The Bite Back: Part 3: How soundbite culture has shaped our society

The 2000s: Clickbait, bloggers, and the fall of the old news order

This piece is the third in a five-part series tracing the evolution of soundbite culture and how it’s shaped the way we consume information, debate ideas, and trust (or don’t trust) the media. Each decade tells a different part of the story. This series starts with the 1980s, when political campaigns, corporate advertising, and media consolidation collided to shrink our attention spans post-Cronkite era journalism. From there, I’ll look at the 1990s tabloid boom and reality-TV era, the rise of the internet in the 2000s, the weaponization of social media in the 2010s, and finally, the TikTok-brain algorithm-driven attention economy of today. Together, these chapters reveal not only how our media ecosystem has transformed, but how it’s changed our society and psychology at the same time.

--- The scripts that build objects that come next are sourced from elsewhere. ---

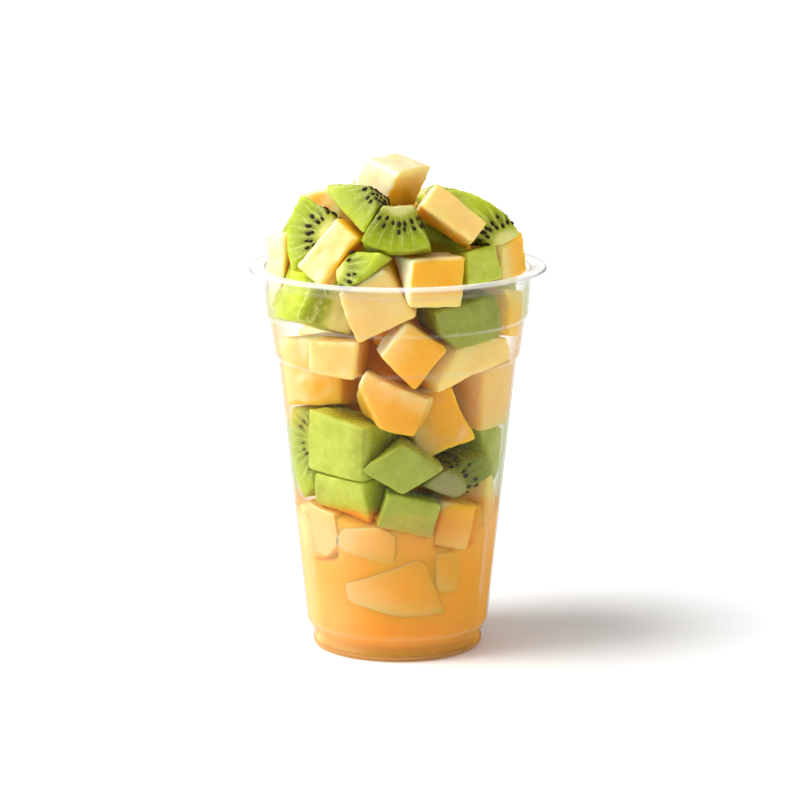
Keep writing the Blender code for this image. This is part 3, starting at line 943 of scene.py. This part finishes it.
def dented(data, chunks):
    """Moves the cloudy body back behind the chunks that stand in the juice, with soft slopes."""
    work = bmesh.new()
    for chunk in chunks:
        work.from_mesh(chunk)
    fruit = BVHTree.FromBMesh(work)
    work.free()
    needed = np.zeros(len(data.vertices))
    free = np.zeros(len(data.vertices))
    for vertex in data.vertices:
        reach = vertex.co.xy.length
        if reach > 15 * MM and vertex.co.z > 12 * MM:
            free[vertex.index] = 1.0
            out = Vector((vertex.co.x, vertex.co.y, 0.0)) / reach
            start = Vector((0.0, 0.0, vertex.co.z)) + out * 45 * MM
            hit = fruit.ray_cast(start, -out, 21 * MM)[0]
            if hit is not None:
                needed[vertex.index] = min(0.0, hit.xy.length - DENT - reach)
    ends = np.array([edge.vertices[:] for edge in data.edges])
    ends = np.concatenate([ends, ends[:, ::-1]])
    shares = np.bincount(ends[:, 0], minlength=len(needed))
    shifts = needed
    for _ in range(SPREAD):
        around = np.bincount(ends[:, 0], shifts[ends[:, 1]], minlength=len(needed)) / shares
        shifts = np.minimum(needed, around * free)
    for vertex, shift in zip(data.vertices, shifts):
        if shift < 0:
            vertex.co.xy *= 1.0 + shift / vertex.co.xy.length
    return data


def closed_outline(points, top):
    points = [(r, min(z, top)) for r, z in points]
    points[-1] = (points[-1][0], top)
    return points + [(0.0, top)]


def cloud_depth(point):
    """How deep the cloudy body begins: close under the skin in the foot, deeper above."""
    rise = min(1.0, max(0.0, (point.y - 7.0 * MM) / (10.0 * MM)))
    return -(0.9 + 2.0 * rise) * MM


skin_points = closed_outline(moved_out(inner_outline(JUICE_LEVEL), lambda point: INTO_WALL), JUICE_LEVEL)
core_points = [Vector(point) for point in stations(inner_outline(JUICE_LEVEL), 1.2 * MM)]
core_points = closed_outline(moved_out(core_points, cloud_depth), JUICE_LEVEL - 2.5 * MM)
print("juice outline points", len(skin_points), len(core_points))

# %% Juice looks
juice_look, graph = new_look("juice_skin")
place = graph.add("ShaderNodeTexCoord", None, None, out="Object")
cloud = graph.add("ShaderNodeTexNoise", None, {"Vector": place, "Scale": 45.0, "Detail": 2.0})
clear = graph.add("ShaderNodeBsdfTransparent", None, {"Color": colour(1.0, 1.0, 1.0)})
normal = graph.add("ShaderNodeNewGeometry", None, None, out="Normal")
upward = separate(graph, normal)[2]
# Painted light: the pulp is paler on the side that faces the lights and towards the top of the juice.
leftward = graph.arrow("DOT_PRODUCT", normal, (-0.92, -0.39, 0.0), out="Value")
light_side = leftward.ramp(0.55, 0.95) * 0.6 + separate(graph, place)[2].ramp(28.0 * MM, 46.0 * MM) * 0.35
pulp_colour = graph.mix(light_side, colour(0.93, 0.46, 0.07), colour(0.98, 0.74, 0.42))
pulp = graph.add("ShaderNodeBsdfDiffuse", None, {"Color": pulp_colour})
slant = graph.add("ShaderNodeLayerWeight", None, {"Blend": 0.5}, out="Facing")
side = slant * (1.0 - upward * upward)
deep = separate(graph, place)[2].ramp(JUICE_LEVEL - 9.0 * MM, JUICE_LEVEL - 0.5 * MM, 1.0, 0.10)
fog = (cloud.ramp(0.3, 0.7, 0.20, 0.28) / (1.25 - side) + side.ramp(0.45, 0.80, 0.0, 0.5)) * deep
body = graph.add("ShaderNodeMixShader", None, {0: fog.maths("MINIMUM", fog, 0.9), 1: clear, 2: pulp})
absorb = graph.add("ShaderNodeVolumeAbsorption", None, {"Color": colour(1.0, 0.74, 0.30), "Density": 12.0})
finish_look(graph, body, absorb)

cloud_look, graph = new_look("juice_cloud")
place = graph.add("ShaderNodeTexCoord", None, None, out="Object")
cloud = graph.add("ShaderNodeTexNoise", None, {"Vector": place, "Scale": 55.0, "Detail": 2.0})
foot = separate(graph, place)[2].ramp(14.0 * MM, 5.0 * MM)
cloudy = graph.add("ShaderNodeBsdfPrincipled", None, {
    "Base Color": graph.mix(foot, graph.mix(cloud.ramp(0.3, 0.7), JUICE_COLOUR, colour(0.92, 0.44, 0.05)),
                            colour(1.0, 0.36, 0.07)),
    "Roughness": 0.6,
    "Subsurface Weight": 1.0,
    "Subsurface Radius": (1.0, 0.55, 0.2),
    "Subsurface Scale": 9.0 * MM,
    "Specular IOR Level": 0.0,
})
finish_look(graph, cloudy)

skin = joined("juice_skin", [turned("juice_skin", rounded(skin_points, 0.4 * MM), 128)], juice_look)
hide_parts("juice")
in_it = [mesh for mesh in list(kiwi_meshes.values()) + list(melon_meshes.values())
         if min(vertex.co.z for vertex in mesh.vertices) < JUICE_LEVEL]
cloud_mesh = dented(turned("juice_cloud", rounded(core_points, 2.0 * MM), 160), in_it)
core = joined("juice_cloud", [cloud_mesh], cloud_look)
print("juice faces", len(skin.data.polygons), len(core.data.polygons))

# %% [markdown]
# ## Sunk fruit
# More melon lies in the juice, pressed to the wall, where it shows as pale soft shapes. Each
# chunk is cut by knife planes like the others; a plane is the way it faces, as an angle in the
# wall's own flat, and its distance from the chunk's middle. What would stand out of the wall is
# pressed back to it.

# %% Sunk chunks
TO_WALL = 2.45 * MM             # between a sunk chunk and the wall
SUNK_PAINTED_LIGHT = 1.14                # a tone above 1, whose only effect is painted light on the sides of sunk chunks that face the lights


def cut_chunk(sides, thickness):
    mesh = bmesh.new()
    bmesh.ops.create_cube(mesh, size=0.1)
    planes = [(Vector((math.cos(math.radians(a)), 0, math.sin(math.radians(a)))), d) for a, d in sides]
    planes += [(Vector((0.05, 1, 0.1)).normalized(), thickness / 2), (Vector((0, -1, 0)), thickness / 2)]
    for normal, distance in planes:
        everything = mesh.verts[:] + mesh.edges[:] + mesh.faces[:]
        cut = bmesh.ops.bisect_plane(mesh, geom=everything, plane_co=normal * distance * MM,
                                     plane_no=normal, clear_outer=True, dist=1e-6)
        edge = [item for item in cut["geom_cut"] if isinstance(item, bmesh.types.BMEdge)]
        bmesh.ops.holes_fill(mesh, edges=edge, sides=0)
    return mesh


def set_down(mesh, bearing, height, facing, thickness):
    """Sets a sunk chunk at a bearing from the front, with its outer side near the wall."""
    inner = BODY_FOOT[0] + (height * MM - BODY_FOOT[1]) * BODY_FLARE
    reach = inner - thickness / 2 * MM
    angle = math.radians(bearing)
    spot = Vector((math.sin(angle) * reach, -math.cos(angle) * reach, height * MM))
    mesh.transform(Matrix.Translation(spot) @ Matrix.Rotation(math.radians(bearing + facing), 4, "Z"))


def loose_sides(unsteady, size):
    """The side planes of a chunk that was cut by eye."""
    angles = [0, 90, 180, 270]
    turn = unsteady.uniform(0, 90)
    return [(angle + turn + unsteady.uniform(-12, 12), size * unsteady.uniform(0.75, 1.1)) for angle in angles]


SUNK = [                        # side planes, thickness, bearing, height and turn
    ([(112.6, 8.5), (19, 11.4), (255.7, 7.4), (190, 16.4), (60, 12.8)], 13, 1, 22.5, 0),
    ([(97, 5.5), (66, 7.4), (355, 9.6), (258.5, 4.2), (144, 8.8), (215, 9.2)], 10, -20.5, 38.5, -6),
    ([(88, 6.8), (8, 3.9), (268, 6.5), (185, 4.1), (235, 6.2)], 10, 34, 28.5, 6),
    ([(86, 7.5), (4, 8.5), (262, 8.0), (178, 9.0), (310, 8.0)], 10, -58, 40.5, 4),
]
unsteady = random.Random(9)
for bearing, height in ((126, 22), (150, 37), (168, 17), (206, 27), (246, 36), (262, 17)):
    SUNK.append((loose_sides(unsteady, unsteady.uniform(6.5, 9.5)), 12, bearing, height, unsteady.uniform(-15, 15)))

sunk_meshes = []
for sides, thickness, bearing, height, facing in SUNK:
    chunk = cut_chunk(sides, thickness)
    set_down(chunk, bearing, height, facing, thickness)
    data = softened(chunk, 24, 0.35 * MM, 0.10 * MM, 500.0)
    pressed(data, TO_WALL, share=1.0)
    note_fruit(data, melon_frame(chunk))
    note_tone(data, SUNK_PAINTED_LIGHT)
    chunk.free()
    sunk_meshes.append(data)
sunk = joined("melon_sunk", sunk_meshes, melon_look)
print("sunk faces", len(sunk.data.polygons))

# %% [markdown]
# ## Floor, light and camera
# A plain white floor runs on behind the cup, so that no edge of it shows. One soft sun stands
# high on the left and throws a short shadow to the right, and a white sky fills everything else.

# %% Stage
floor = bpy.data.objects.new("floor", bpy.data.meshes.new("floor"))
sheet = bmesh.new()
bmesh.ops.create_grid(sheet, x_segments=1, y_segments=1, size=8.0)
sheet.to_mesh(floor.data)
sheet.free()
bpy.context.scene.collection.objects.link(floor)
floor_look, graph = new_look("floor")
place = graph.add("ShaderNodeTexCoord", None, None, out="Object")
grain = graph.add("ShaderNodeTexNoise", None, {"Vector": place, "Scale": 6.0})
paper = graph.add("ShaderNodeBsdfPrincipled", None, {
    "Base Color": graph.mix(grain, colour(0.93, 0.93, 0.93), colour(0.95, 0.95, 0.95)),
    "Roughness": 0.7,
    "Specular IOR Level": 0.2,
})
finish_look(graph, paper)
floor.data.materials.append(floor_look)

world = bpy.data.worlds.new("sky")
world.use_nodes = True
world.node_tree.nodes["Background"].inputs["Color"].default_value = (1.0, 1.0, 1.0, 1.0)
world.node_tree.nodes["Background"].inputs["Strength"].default_value = 0.42
bpy.context.scene.world = world



def add_sun(name, energy, spread, rise, forward):
    """A far light: its height over the horizon, and its angle from the left round by the front."""
    data = bpy.data.lights.new(name, "SUN")
    data.energy = energy
    data.angle = math.radians(spread)
    thing = bpy.data.objects.new(name, data)
    bpy.context.scene.collection.objects.link(thing)
    side = math.radians(forward)
    to_light = Vector((-math.cos(side), -math.sin(side), math.tan(math.radians(rise))))
    thing.rotation_euler = to_light.to_track_quat("Z", "Y").to_euler()


add_sun("key", 2.5, 30, 60, 12)
add_sun("side", 1.7, 50, 20, 26)
add_sun("fill", 0.5, 70, 30, 150)

camera_data = bpy.data.cameras.new("camera")
camera_data.lens = 157.5
camera_data.sensor_width = 36.0
camera = bpy.data.objects.new("camera", camera_data)
bpy.context.scene.collection.objects.link(camera)
camera.location = (0.0008, -1.10, 0.3055)
camera.rotation_euler = (math.radians(90 - 11.6), 0.0, 0.0)
bpy.context.scene.camera = camera
bpy.context.scene.view_settings.view_transform = "Standard"
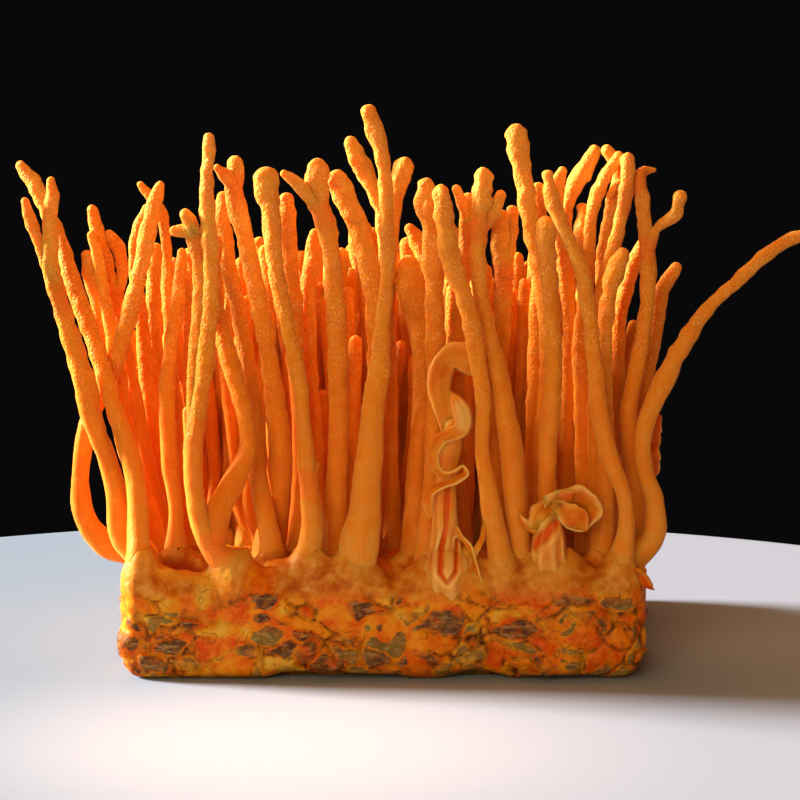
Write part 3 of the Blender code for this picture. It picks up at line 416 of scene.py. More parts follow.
def stem_from_row(depths, row):
    """Centre line and radii of one stem; its depth runs evenly from the foot's to the tip's."""
    first, last = row[0], row[-1]
    starts_on_block = first[1] == 0
    low = BLOCK_HEIGHT if starts_on_block else first[1]
    points = []
    for entry in row:
        share = (max(entry[1], low) - low) / max(last[1] - low, 1.0)
        curl = entry[3] if len(entry) > 3 else 0.0
        depth = depths[0] + (depths[1] - depths[0]) * min(share, 1.0) + curl
        points.append(seen_at(entry[0], entry[1], entry[2], depth))
    points = np.array(points)
    if starts_on_block:
        points[0, 2] = BLOCK_HEIGHT
    return points, starts_on_block


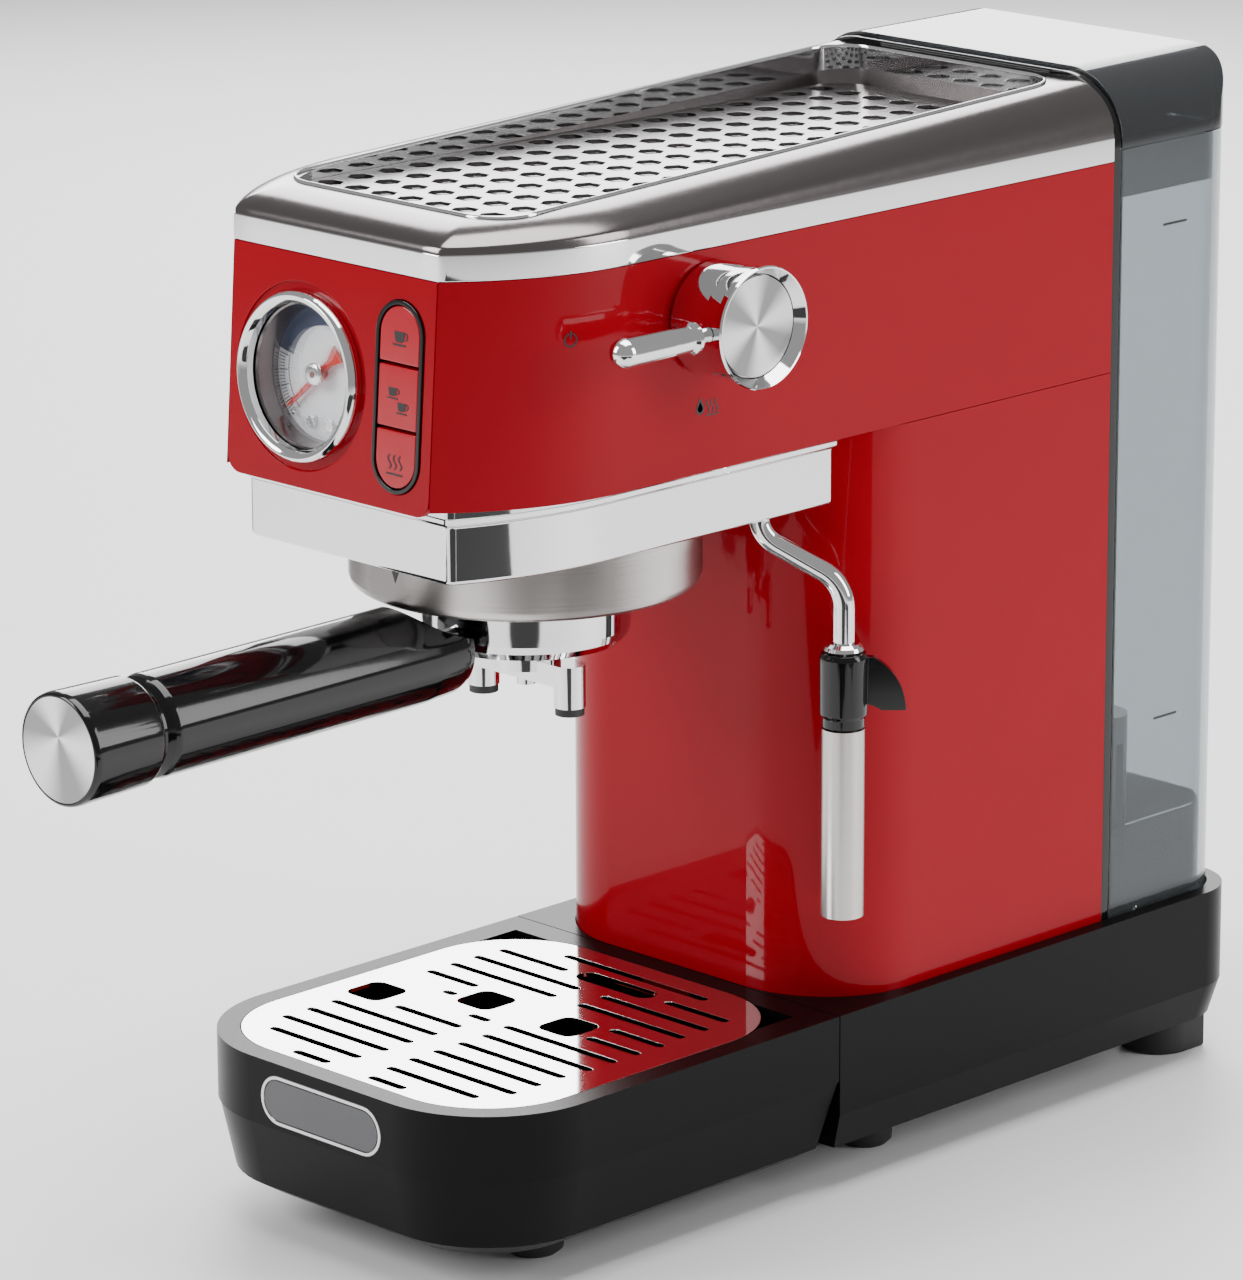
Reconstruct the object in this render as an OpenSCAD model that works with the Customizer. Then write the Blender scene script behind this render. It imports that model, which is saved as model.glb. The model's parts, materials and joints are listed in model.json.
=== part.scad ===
// Slim pump espresso machine with a pressure gauge, steam wand and rear water tank.
// Machine frame: X to the right, Y from the front to the rear, Z up from the table.
// place() moves it so that the origin is the middle of the footprint, on the table.

/* [Body] */
// Width of the painted body
body_w = 118.6; // [117.6:0.2:119.6]
// Rear face of the head and column
body_y = 240; // [238:1:241]
// Height of the seam between the red head and the bright top rim
seam_z = 274; // [272:0.5:276]
// Underside of the head
head_z = 214; // [213.5:0.5:214.5]
// Lean of the front panel from the vertical, in degrees
lean = 4; // [3:0.5:5]

/* [Base and drip tray] */
// Width of the base and tray
base_w = 128; // [126:1:130]
// Height of the tray rim and base rim
base_top = 52; // [51.5:0.5:52.5]
// Split between the drip tray and the rear base
split_y = 125; // [123:1:125]
// Pitch of the grille slots
slot_pitch = 9.1; // [8.9:0.1:9.2]

/* [Brewing] */
// Distance of the brewing axis behind the front panel's top edge
group_y = 68; // [67:0.5:69]
// Radius of the steel ring around the brew head
group_r = 48; // [47:0.5:49]
// Radius of the portafilter handle
grip_r = 14; // [13.5:0.1:14.2]

/* [Steam] */
// Radius of the steam knob's rim
knob_r = 16.4; // [16:0.1:17]
// Radius of the bent steam pipe
pipe_r = 3; // [2.8:0.1:3]

/* [Tank] */
// Rear face of the water tank
tank_rear = 297; // [296:0.5:297]
// Wall of the water tank
tank_wall = 2.2; // [2:0.1:3]

/* [Hidden] */
$fn = 96;

eps = 0.01;              // overlap that keeps cuts clean
gap = 0.4;               // clearance between separate bodies
hw = body_w / 2;         // half width of the painted body
bw = base_w / 2;         // half width of the base
skin = 1.5;              // wall of the painted shells
big = 400;               // larger than the machine

// Head outline: two large arcs meet the flat front, and end at the shoulder
shoulder_y = 50;
shoulder_r = 72;
panel_hw = 39;           // half width of the flat front panel
panel_t = 2.2;
panel_h = 62;
collar_in = 9.3;         // step from the head's side in to the bright collar
collar_y = 3.4;          // front of the collar
collar_bend = 111;       // larger arcs than the head's, for squarer front corners
collar_z = 193;          // underside of the collar
column_y = 126;          // front of the column
column_r = 32;           // its front corners
deck_z = 49;             // deck that the column and tank stand on
under_z = 13;            // underside of the base
base_rear = 300;
base_corner = 18;
tray_front = -10;
tray_corner = 36;
crease_z = 33;           // where the tray's walls start to draw in
tray_under = 9.5;

rim_wall = 281;          // top of the rim's upright wall
rim_rise = 5.7;          // height of the slope at the front
rim_slope = 0.038;       // how fast the top climbs to the rear
rim_in = 16;             // width of the slope
well_hw = 42.5;          // half width of the cup well
well_y0 = 19;
well_y1 = 236;
plate_z = 284;           // ledge that the cup plate lies on
lid_z = 277.4;
lid_top = 298.5;
arch_r = 20;             // round of the lid's long edges
tank_y0 = 243.6;
tank_r = 16;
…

Digital media and the Internet take over

The 1990s introduced spectacle as the organizing principle of modern media. By the early 2000s, the pace had gone into overdrive. With the machine of the 24-hour news cycle constantly churning in the background, cable networks filled every minute with wall-to-wall coverage, punctuated by punditry, speculation, and looping graphics designed to keep viewers agitated and engaged.

The real shift of the decade came with the Internet boom and the rise of digital outlets that could move faster and cheaper than newspapers or TV. Blogs and early online publications competed for our attention, pumping out a steady stream of fresh content everyday. Audiences came to expect real-time updates, and the stories dramatic enough to draw clicks often dictated what rose to the top of the mainstream news agenda.

While many new forces played a role in shaping the media landscape of the early 2000s, we have to start by talking about one unimaginable and tragic event that redefined the news cycle and set in motion years of coverage, reframing how global events were reported–especially by American media: September 11, 2001.